There will be a loss. There will be grief. I will absolutely, certainly, without a doubt cry when we drive away from the house for the last time. But I also know myself. I know how I adapt. I know that my heart can ache for a loss and just as quickly rejoice at something newly gained. And I know it won’t be long before I’m looking out at that river from my window and feel nothing but wonder and security and peace in my new home.

It isn’t living the American Dream (™), but I’ve never intentionally aspired to it. What I’ve aspired to is finding a home where Sarah and I felt safe, could live with relative comfort and ease, and involved minimal stress for us both. The house we love, for all its good points, doesn’t necessarily answer that need. So that means we have to make the leap and try something new. It will have its own drawbacks and uncomfortable surprises, but at least I won’t have to dodge wasps while trying to help Sarah weed a rock garden.

George Bernard Shaw wrote something I have almost always found to be true: “You have learnt something.

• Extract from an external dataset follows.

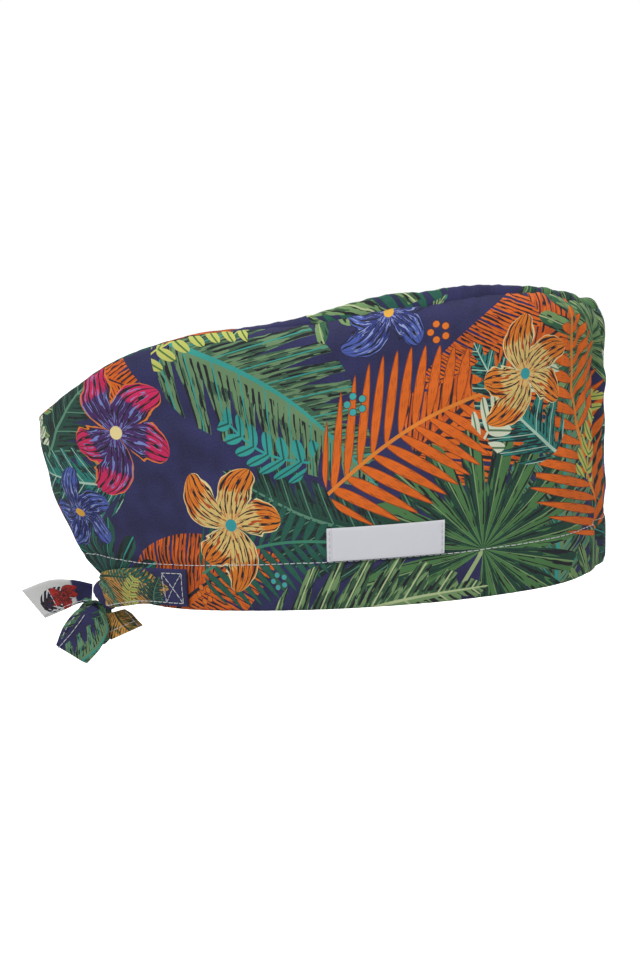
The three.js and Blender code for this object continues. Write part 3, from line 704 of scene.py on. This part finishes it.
def cotton_finish(name):
    """Plain-woven cotton with the tropical print, paler on its wrong side."""
    finish = bpy.data.materials.new(name)
    finish.use_nodes = True
    nodes, links = finish.node_tree.nodes, finish.node_tree.links
    shader = nodes["Principled BSDF"]
    uv = nodes.new("ShaderNodeUVMap")
    uv.uv_map = "cloth"
    split = nodes.new("ShaderNodeSeparateXYZ")
    links.new(uv.outputs[0], split.inputs[0])
    warp, weft = (Amount(nodes, socket) / MM for socket in split.outputs[:2])
    blot = strokes(nodes, warp * 0.09, weft * 0.09)
    paint = blended(nodes, blot.rise(0.35, 0.65), "#252450", "#2D2C60")
    ground = nodes.new("ShaderNodeAttribute")
    ground.attribute_name = "pale_ground"
    paint = blended(nodes, Amount(nodes, ground.outputs["Fac"]), paint, "#DEDEDA")
    patches = ["#EA6C0E", "#DFA24C"], ["#D2560E", "#80793A"], ["#231C2C", "#1E3B2C"]
    paint = draw_leaf(nodes, "patch", paint, *patches, 0.3, 8, 0.08)
    greens = (
        ["#1D4C3D", "#6E9166", "#7A9C66", "#25857A", "#26265A"],
        ["#102E28", "#3D6348", "#365C3E", "#114A48", "#15171F"],
    )
    pale = ["#5F9377", "#35A396", "#BFCF98", "#B4D4BE", "#15171F"]
    paint = draw_leaf(nodes, "back_leaf", paint, *greens, pale, 0.27, 9, 0.2)
    paint = draw_fan(nodes, paint)
    paint = draw_frond(nodes, paint)
    paint = draw_leaf(nodes, "front_leaf", paint, *greens, pale, 0.26, 7, 0.26)
    paint = draw_sprig(nodes, paint)
    paint = draw_flower(nodes, paint)
    paint = draw_berry(nodes, paint)
    threads = (warp / 0.42).wave() * (weft / 0.42).wave()
    fuzz = strokes(nodes, warp * 1.3, weft * 1.3)
    # Cloth colour paled towards grey where the weave's threads rise, a painted thread highlight, and in small
    # random patches of fibre fuzz.
    fuzz_and_thread_highlight = blended(nodes, (threads * 0.05 + fuzz * 0.06).made("MAXIMUM", 0), paint, "#C9CBC6")
    side = nodes.new("ShaderNodeAttribute")
    side.attribute_name = "wrong_side"
    back = blended(nodes, Amount(nodes, side.outputs["Fac"]) * 0.5, fuzz_and_thread_highlight, "#C4C3C6")
    links.new(back, shader.inputs["Base Color"])
    shader.inputs["Roughness"].default_value = 0.82
    shader.inputs["Specular IOR Level"].default_value = 0.2
    shader.inputs["Sheen Weight"].default_value = 0.05
    shader.inputs["Sheen Roughness"].default_value = 0.5
    bump = nodes.new("ShaderNodeBump")
    bump.inputs["Strength"].default_value = 0.5
    bump.inputs["Distance"].default_value = 0.00012
    relief = threads * 0.5 + strokes(nodes, warp * 0.6, weft * 0.6) * 1.5
    links.new(relief.socket, bump.inputs["Height"])
    links.new(bump.outputs[0], shader.inputs["Normal"])
    return finish


PRINTED_COTTON = cotton_finish("printed_cotton")

THREAD, STITCH_PITCH, STITCH_SPACE, THREAD_SIDES = 0.4, 2.9, 0.12, 8
THREAD_RISE = np.array([-0.4, 0.3, 0.5, 0.5, 0.3, -0.4]) * THREAD
THREAD_FULLNESS = np.array([0.5, 0.9, 1, 1, 0.9, 0.5]) * THREAD / 2


def thread_finish():
    """White twisted polyester thread."""
    finish = bpy.data.materials.new("white_thread")
    finish.use_nodes = True
    nodes, links = finish.node_tree.nodes, finish.node_tree.links
    shader = nodes["Principled BSDF"]
    place = nodes.new("ShaderNodeTexCoord")
    split = nodes.new("ShaderNodeSeparateXYZ")
    links.new(place.outputs["Object"], split.inputs[0])
    x, y, z = (Amount(nodes, socket) / MM for socket in split.outputs)
    twist = ((x + y + z) / 0.35).wave()
    # The thread's white is painted greyer in the grooves of its twist and whiter on its ridges, following the
    # twist's bump: painted shade and highlight.
    white = blended(nodes, twist.rise(-1, 1), "#C9C9CF", "#F3F3F0")
    links.new(white, shader.inputs["Base Color"])
    shader.inputs["Roughness"].default_value = 0.45
    bump = nodes.new("ShaderNodeBump")
    bump.inputs["Strength"].default_value = 0.4
    bump.inputs["Distance"].default_value = 0.0001
    links.new(twist.socket, bump.inputs["Height"])
    links.new(bump.outputs[0], shader.inputs["Normal"])
    return finish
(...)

That always feels at first as if you had lost something.”

Of the somethings I stand to lose, none of them are myself, and I am interested to learn which ones I never really needed in the first place. This house has been my home, has given others a home at times, and I’m going to miss it. But home doesn’t lie in the bricks and walls. It lies in the heart.

And my heart is very much ready to build a home high in the sky, overlooking the river.